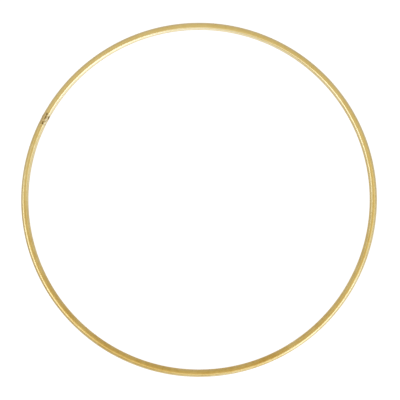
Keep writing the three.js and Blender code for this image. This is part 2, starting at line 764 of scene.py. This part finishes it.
@dataclass(frozen=True)
class Plating:
    """Satin gold plating on drawn steel tube, which welding burns brown.

    Attributes:
        name: The material's name.
        deep: Its colour where it is deepest.
        gold: Its middle colour.
        pale: Its colour where it is palest.
        painted_lit_side: Bearing of the side of the hoop that is painted palest, as painted light where
            more light falls, in degrees from +X.
        painted_light_slope: How much paler the gold is painted for each metre towards that side, where 1
            is from deep to pale.
        straw: Where the heat has only tinted it.
        brown: Where it is burnt.
        soot: Where it is burnt away.
        rim: Tint of the metal where it is seen edge on.
        roughness: Of clean plating.
        burnt_roughness: Of burnt plating.
        cloud: Size of the slow clouds of paler and deeper plating.
        mottle: Size of the finer mottling.
        line: Width of the lines that drawing left along the tube.
        smear: Width of the duller smears.
        speck: Size of the straw-coloured specks.
        crumb: Size of the lumps on burnt plating.
        clouding: How much the clouds change the colour, where 1 is from deep to pale.
        mottling: The same for the mottling.
        lining: The same for the lines.
        speckling: Strength of the specks.
        slenderness: Widths of the lines and of the smears, as shares of their lengths.
        smeared: Where the noise of the smears starts to show and is full.
        specked: The same for the specks.
        patchiness: How much the mottling, the lines and the smears change the roughness.
        crumbling: How much the lumps on burnt plating change how burnt it is.
        tinting: Strength of the straw tint.
        tinted: How burnt it is where the straw tint starts and is full.
        browned: The same for brown.
        sooted: The same for soot.
        dulled: The same for the roughness of burnt plating.
        bared: How much less metallic soot is.
        grain: Depth of the drawn lines.
        orange_peel: Depth of the plating's own fine lumps.
        crust: Depth of the lumps on burnt plating.
        least_scorch: How burnt all of it is.
    """

    name: str = "gold_plating"
    deep: Colour = (0.690, 0.405, 0.105)
    gold: Colour = (0.865, 0.610, 0.250)
    pale: Colour = (0.965, 0.715, 0.365)
    painted_lit_side: float = 85.0
    painted_light_slope: float = 1.9
    straw: Colour = (0.700, 0.480, 0.240)
    brown: Colour = (0.370, 0.245, 0.080)
    soot: Colour = (0.160, 0.078, 0.012)
    rim: Colour = (0.550, 0.400, 0.220)
    roughness: float = 0.30
    burnt_roughness: float = 0.62
    cloud: float = 34 * MM
    mottle: float = 3.2 * MM
    line: float = 0.35 * MM
    smear: float = 4 * MM
    speck: float = 0.5 * MM
    crumb: float = 0.6 * MM
    clouding: float = 0.8
    mottling: float = 0.5
    lining: float = 0.6
    speckling: float = 0.3
    slenderness: tuple[float, float] = (0.03, 0.25)
    smeared: tuple[float, float] = (0.52, 0.7)
    specked: tuple[float, float] = (0.68, 0.78)
    patchiness: tuple[float, float, float] = (0.12, 0.10, 0.07)
    crumbling: float = 0.8
    tinting: float = 0.75
    tinted: tuple[float, float] = (0.04, 0.3)
    browned: tuple[float, float] = (0.26, 0.6)
    sooted: tuple[float, float] = (0.6, 0.9)
    dulled: tuple[float, float] = (0.05, 0.7)
    bared: float = 0.35
    grain: float = 0.004 * MM
    orange_peel: float = 0.003 * MM
    crust: float = 0.05 * MM
    least_scorch: float = 0.0

    def material(self) -> bpy.types.Material:
        """Builds the material.

        Returns:
            Gold painted paler towards one side of the hoop and deeper on the other, as painted light,
            with slow clouds, fine lines along the tube and a few duller smears, and burnt colours by the
            mesh's own scorch_and_painted_light, which also paints shade in the weld's toe and highlights
            on its ripples, broken up by noise.
        """
        material, sheet = NodeSheet.for_material(self.name)
        straight = sheet.attribute(STRAIGHT, "Vector")
        clouds = sheet.noise(straight, self.cloud, detail=3)
        mottle = sheet.noise(straight, self.mottle, detail=4, rough=0.6)
        long, longish = (sheet.stretched(straight, (share, 1, 1)) for share in self.slenderness)
        drawn = sheet.noise(long, self.line, detail=3, rough=0.65)
        smears = sheet.noise(longish, self.smear).eased(*self.smeared)
        specks = sheet.noise(straight, self.speck, detail=1).eased(*self.specked)

        # Painted light: the gold is painted paler towards one side of the hoop and deeper on the other,
        # for the light that falls more on that side.
        # The noises have a mean of a half, which middle takes out again.
        bearing = math.radians(self.painted_lit_side)
        towards = (self.painted_light_slope * math.cos(bearing), self.painted_light_slope * math.sin(bearing), 0.0)
        painted_light = sheet.dot(sheet.out("ShaderNodeTexCoord", {}, {}, "Object"), towards)
        middle = (self.clouding + self.mottling + self.lining) / 2
        uneven = clouds * self.clouding + mottle * self.mottling + drawn * self.lining - middle
        stops = [(0.0, self.deep), (0.5, self.gold), (1.0, self.pale)]
        clean = sheet.ramp(painted_light + uneven + 0.5, stops)
        clean = sheet.mixed(specks * self.speckling, clean, self.straw)

        broken = sheet.noise(straight, self.crumb, detail=3, rough=0.6)
        crumbled = 1 - self.crumbling / 2 + broken * self.crumbling
        # This value carries burnt colour, and also painted shade in the weld's toe and painted highlights
        # on its ripples.
        burn_and_painted_light = (sheet.attribute(SCORCH_AND_PAINTED_LIGHT, "Fac") + self.least_scorch) * crumbled
        sooty = burn_and_painted_light.eased(*self.sooted)
        colour = sheet.mixed(burn_and_painted_light.eased(*self.tinted) * self.tinting, clean, self.straw)
        colour = sheet.mixed(burn_and_painted_light.eased(*self.browned), colour, self.brown)
        colour = sheet.mixed(sooty, colour, self.soot)

        mottled, lined, smeary = self.patchiness
        smooth = self.roughness + (mottle - 0.5) * mottled + (drawn - 0.5) * lined + smears * smeary
        dulled = smooth + (self.burnt_roughness - self.roughness) * burn_and_painted_light.eased(*self.dulled)
        height = drawn * self.grain + mottle * self.orange_peel + broken * burn_and_painted_light.clamped() * self.crust
        sheet.finish(
            Base_Color=colour,
            Metallic=1 - sooty * self.bared,
            Roughness=dulled.clamped(),
            Specular_Tint=self.rim,
            Normal=sheet.bumped(height * (1 / MM), MM),
        )
        return material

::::

## Objective
Return the opening line of the data and every line after it through the line containing "welding burns brown.", please, exactly as written and with nothing added.

## Exercise answer
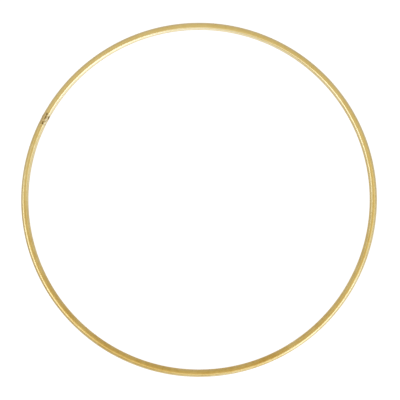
Keep writing the three.js and Blender code for this image. This is part 2, starting at line 764 of scene.py. This part finishes it.
@dataclass(frozen=True)
class Plating:
    """Satin gold plating on drawn steel tube, which welding burns brown.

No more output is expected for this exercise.